══ DATA LINES

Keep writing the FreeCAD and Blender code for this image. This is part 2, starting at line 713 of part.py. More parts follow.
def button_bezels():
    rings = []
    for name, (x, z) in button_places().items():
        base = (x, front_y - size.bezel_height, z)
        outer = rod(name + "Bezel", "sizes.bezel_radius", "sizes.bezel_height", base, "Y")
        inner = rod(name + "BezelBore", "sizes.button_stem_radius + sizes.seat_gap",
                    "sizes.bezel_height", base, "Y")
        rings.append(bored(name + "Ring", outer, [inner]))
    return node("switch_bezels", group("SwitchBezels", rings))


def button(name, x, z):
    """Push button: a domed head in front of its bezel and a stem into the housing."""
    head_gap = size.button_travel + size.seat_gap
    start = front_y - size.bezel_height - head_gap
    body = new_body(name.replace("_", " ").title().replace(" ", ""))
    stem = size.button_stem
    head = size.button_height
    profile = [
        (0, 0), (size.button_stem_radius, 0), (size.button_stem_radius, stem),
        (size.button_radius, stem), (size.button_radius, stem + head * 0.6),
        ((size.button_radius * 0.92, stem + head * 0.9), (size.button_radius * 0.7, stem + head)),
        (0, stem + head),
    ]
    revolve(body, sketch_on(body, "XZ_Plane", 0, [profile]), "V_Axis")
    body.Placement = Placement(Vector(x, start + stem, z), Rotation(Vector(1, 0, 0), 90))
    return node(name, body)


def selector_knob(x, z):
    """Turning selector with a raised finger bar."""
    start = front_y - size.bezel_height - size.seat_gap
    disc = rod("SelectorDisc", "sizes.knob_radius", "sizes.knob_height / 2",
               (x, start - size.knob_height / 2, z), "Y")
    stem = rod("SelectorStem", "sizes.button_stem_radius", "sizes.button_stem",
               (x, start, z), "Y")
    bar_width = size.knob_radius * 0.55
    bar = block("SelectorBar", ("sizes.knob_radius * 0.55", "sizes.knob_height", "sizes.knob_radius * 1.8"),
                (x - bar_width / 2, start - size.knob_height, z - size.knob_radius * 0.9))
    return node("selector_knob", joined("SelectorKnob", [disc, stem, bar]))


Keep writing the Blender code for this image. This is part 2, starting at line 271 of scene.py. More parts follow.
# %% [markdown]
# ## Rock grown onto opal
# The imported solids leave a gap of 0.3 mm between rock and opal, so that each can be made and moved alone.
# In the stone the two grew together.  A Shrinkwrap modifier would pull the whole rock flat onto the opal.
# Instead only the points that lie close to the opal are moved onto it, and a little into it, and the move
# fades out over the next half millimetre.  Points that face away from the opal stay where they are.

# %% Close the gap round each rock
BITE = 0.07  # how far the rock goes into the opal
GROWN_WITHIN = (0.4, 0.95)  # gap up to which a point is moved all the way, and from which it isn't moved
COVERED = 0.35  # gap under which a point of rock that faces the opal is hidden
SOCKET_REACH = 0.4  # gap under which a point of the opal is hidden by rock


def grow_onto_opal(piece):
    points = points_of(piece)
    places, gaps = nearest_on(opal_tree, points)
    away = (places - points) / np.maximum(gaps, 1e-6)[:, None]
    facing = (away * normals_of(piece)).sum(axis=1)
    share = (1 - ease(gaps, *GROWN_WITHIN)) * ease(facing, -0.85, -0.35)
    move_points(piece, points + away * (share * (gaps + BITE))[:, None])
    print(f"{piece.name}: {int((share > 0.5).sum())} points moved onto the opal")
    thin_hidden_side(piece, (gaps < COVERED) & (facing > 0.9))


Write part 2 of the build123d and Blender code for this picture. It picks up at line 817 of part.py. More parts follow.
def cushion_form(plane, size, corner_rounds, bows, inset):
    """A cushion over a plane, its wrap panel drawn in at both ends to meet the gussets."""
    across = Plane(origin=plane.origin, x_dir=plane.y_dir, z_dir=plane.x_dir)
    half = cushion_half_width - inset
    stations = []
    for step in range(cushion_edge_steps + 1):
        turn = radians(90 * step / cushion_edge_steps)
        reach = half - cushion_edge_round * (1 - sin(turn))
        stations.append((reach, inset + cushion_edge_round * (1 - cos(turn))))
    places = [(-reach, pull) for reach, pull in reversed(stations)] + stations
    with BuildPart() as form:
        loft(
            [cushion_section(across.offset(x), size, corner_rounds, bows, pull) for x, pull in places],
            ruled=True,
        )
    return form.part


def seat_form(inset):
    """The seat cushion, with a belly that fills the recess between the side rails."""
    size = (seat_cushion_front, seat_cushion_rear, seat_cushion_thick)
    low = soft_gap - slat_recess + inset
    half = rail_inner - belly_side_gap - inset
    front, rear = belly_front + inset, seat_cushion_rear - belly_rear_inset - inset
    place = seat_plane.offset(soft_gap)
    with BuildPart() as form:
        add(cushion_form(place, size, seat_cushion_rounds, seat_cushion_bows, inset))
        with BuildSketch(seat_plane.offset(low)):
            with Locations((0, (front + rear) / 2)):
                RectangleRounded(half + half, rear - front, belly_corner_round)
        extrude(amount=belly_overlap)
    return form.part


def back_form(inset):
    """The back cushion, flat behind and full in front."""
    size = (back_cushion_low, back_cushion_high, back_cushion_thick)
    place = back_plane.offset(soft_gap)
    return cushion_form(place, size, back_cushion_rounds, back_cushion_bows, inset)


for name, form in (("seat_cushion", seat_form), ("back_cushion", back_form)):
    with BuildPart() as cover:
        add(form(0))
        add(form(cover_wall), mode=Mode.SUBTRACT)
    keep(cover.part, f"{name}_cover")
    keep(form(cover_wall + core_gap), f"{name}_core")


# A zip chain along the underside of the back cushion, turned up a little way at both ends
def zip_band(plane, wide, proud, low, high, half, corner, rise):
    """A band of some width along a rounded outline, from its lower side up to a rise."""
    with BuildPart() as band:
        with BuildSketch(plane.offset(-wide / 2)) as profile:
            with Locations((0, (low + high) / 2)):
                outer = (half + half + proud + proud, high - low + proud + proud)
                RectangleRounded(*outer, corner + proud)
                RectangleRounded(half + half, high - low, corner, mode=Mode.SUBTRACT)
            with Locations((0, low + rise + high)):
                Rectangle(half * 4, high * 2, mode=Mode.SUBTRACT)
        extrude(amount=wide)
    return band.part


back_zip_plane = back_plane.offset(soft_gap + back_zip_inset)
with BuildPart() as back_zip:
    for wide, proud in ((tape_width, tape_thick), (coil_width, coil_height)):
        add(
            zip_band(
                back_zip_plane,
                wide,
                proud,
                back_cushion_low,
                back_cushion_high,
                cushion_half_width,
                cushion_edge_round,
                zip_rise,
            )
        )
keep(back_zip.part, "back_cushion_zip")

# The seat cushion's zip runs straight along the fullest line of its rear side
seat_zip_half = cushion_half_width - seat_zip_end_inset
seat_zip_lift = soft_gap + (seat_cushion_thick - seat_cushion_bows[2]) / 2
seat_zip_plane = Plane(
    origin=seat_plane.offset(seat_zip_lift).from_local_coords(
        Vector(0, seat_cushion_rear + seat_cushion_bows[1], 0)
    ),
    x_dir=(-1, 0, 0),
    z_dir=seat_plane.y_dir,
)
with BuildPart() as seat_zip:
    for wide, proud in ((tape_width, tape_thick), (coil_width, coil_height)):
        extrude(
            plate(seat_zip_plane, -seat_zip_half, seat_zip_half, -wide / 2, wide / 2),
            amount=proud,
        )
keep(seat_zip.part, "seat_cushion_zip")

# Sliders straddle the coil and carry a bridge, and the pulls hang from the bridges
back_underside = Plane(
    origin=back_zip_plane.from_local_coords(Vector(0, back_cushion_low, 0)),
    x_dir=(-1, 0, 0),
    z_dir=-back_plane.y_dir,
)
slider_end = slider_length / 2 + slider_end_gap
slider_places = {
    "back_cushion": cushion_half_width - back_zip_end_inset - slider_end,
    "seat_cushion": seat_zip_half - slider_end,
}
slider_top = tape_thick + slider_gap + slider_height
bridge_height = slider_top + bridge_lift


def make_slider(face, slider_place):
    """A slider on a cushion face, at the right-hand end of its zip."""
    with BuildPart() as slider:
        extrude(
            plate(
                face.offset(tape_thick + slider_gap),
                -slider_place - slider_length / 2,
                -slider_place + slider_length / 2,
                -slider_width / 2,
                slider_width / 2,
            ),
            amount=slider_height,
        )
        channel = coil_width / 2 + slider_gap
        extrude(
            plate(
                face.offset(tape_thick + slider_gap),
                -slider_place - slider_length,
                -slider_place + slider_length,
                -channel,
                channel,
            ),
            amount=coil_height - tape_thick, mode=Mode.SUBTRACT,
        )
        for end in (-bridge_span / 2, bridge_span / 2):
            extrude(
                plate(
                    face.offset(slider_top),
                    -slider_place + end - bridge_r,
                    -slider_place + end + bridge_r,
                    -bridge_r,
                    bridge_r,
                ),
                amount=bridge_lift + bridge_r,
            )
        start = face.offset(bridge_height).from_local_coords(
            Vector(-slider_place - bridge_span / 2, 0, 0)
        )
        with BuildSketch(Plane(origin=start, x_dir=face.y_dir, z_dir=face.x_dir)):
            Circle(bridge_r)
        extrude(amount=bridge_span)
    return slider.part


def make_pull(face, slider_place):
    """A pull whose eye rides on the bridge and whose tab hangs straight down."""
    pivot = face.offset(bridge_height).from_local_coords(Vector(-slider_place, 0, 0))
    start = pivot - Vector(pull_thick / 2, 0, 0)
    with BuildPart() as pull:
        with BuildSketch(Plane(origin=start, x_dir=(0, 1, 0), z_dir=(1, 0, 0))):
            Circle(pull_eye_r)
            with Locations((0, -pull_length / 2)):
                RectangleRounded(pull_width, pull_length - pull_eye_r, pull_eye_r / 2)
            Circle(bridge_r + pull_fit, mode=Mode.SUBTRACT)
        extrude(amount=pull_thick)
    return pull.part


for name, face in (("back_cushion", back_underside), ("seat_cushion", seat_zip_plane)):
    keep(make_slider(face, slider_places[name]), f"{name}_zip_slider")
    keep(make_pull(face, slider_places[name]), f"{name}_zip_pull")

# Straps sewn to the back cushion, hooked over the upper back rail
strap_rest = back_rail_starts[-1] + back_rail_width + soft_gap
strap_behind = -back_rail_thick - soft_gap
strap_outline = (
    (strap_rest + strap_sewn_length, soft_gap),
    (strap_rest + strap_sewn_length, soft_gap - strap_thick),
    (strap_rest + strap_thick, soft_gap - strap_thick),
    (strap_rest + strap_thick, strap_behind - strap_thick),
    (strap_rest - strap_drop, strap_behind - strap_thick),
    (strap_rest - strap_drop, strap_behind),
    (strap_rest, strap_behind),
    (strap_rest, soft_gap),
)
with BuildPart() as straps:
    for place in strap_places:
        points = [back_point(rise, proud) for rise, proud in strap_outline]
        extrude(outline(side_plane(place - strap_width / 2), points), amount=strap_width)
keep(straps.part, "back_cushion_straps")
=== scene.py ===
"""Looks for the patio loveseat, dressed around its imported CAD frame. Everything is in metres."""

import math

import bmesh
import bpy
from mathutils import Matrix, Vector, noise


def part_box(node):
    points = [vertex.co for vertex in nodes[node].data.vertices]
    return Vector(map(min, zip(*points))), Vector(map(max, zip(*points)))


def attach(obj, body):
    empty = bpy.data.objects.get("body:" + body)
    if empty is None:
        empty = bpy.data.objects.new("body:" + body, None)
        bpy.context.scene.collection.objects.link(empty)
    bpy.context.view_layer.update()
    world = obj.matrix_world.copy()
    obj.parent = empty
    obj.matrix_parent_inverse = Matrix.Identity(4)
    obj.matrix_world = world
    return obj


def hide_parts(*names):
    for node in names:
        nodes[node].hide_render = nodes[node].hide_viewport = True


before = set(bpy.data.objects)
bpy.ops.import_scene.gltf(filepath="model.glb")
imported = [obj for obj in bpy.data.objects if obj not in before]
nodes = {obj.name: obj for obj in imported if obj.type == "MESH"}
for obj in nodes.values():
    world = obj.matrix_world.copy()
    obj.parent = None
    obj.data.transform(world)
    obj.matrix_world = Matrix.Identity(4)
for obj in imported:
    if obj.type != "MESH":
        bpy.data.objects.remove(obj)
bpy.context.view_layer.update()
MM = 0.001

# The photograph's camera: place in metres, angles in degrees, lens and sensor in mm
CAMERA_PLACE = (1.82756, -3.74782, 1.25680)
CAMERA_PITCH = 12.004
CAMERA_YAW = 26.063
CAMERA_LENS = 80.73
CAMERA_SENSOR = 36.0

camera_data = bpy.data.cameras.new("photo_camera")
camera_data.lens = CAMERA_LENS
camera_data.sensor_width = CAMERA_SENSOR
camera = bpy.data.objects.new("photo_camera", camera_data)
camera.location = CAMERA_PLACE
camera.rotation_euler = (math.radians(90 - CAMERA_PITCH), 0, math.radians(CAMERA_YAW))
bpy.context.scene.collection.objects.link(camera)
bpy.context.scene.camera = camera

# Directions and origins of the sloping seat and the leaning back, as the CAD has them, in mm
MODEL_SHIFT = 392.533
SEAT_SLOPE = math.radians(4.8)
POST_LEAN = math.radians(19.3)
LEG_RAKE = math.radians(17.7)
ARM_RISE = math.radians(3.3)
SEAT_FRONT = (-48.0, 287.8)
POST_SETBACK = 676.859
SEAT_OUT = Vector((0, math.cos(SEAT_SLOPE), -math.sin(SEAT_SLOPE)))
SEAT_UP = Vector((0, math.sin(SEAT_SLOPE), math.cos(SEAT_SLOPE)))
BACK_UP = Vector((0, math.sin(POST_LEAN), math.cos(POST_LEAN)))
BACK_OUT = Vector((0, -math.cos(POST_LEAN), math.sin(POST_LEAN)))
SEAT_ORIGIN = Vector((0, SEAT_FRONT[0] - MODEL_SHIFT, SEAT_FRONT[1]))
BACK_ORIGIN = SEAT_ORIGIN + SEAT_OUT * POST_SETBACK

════

WHAT IS EXPECTED ::
Up to and including the line that holds "return node(name, body)", reproduce the records above exactly from their first line, and give nothing else.

SOLUTION ::
Keep writing the FreeCAD and Blender code for this image. This is part 2, starting at line 713 of part.py. More parts follow.
def button_bezels():
    rings = []
    for name, (x, z) in button_places().items():
        base = (x, front_y - size.bezel_height, z)
        outer = rod(name + "Bezel", "sizes.bezel_radius", "sizes.bezel_height", base, "Y")
        inner = rod(name + "BezelBore", "sizes.button_stem_radius + sizes.seat_gap",
                    "sizes.bezel_height", base, "Y")
        rings.append(bored(name + "Ring", outer, [inner]))
    return node("switch_bezels", group("SwitchBezels", rings))


def button(name, x, z):
    """Push button: a domed head in front of its bezel and a stem into the housing."""
    head_gap = size.button_travel + size.seat_gap
    start = front_y - size.bezel_height - head_gap
    body = new_body(name.replace("_", " ").title().replace(" ", ""))
    stem = size.button_stem
    head = size.button_height
    profile = [
        (0, 0), (size.button_stem_radius, 0), (size.button_stem_radius, stem),
        (size.button_radius, stem), (size.button_radius, stem + head * 0.6),
        ((size.button_radius * 0.92, stem + head * 0.9), (size.button_radius * 0.7, stem + head)),
        (0, stem + head),
    ]
    revolve(body, sketch_on(body, "XZ_Plane", 0, [profile]), "V_Axis")
    body.Placement = Placement(Vector(x, start + stem, z), Rotation(Vector(1, 0, 0), 90))
    return node(name, body)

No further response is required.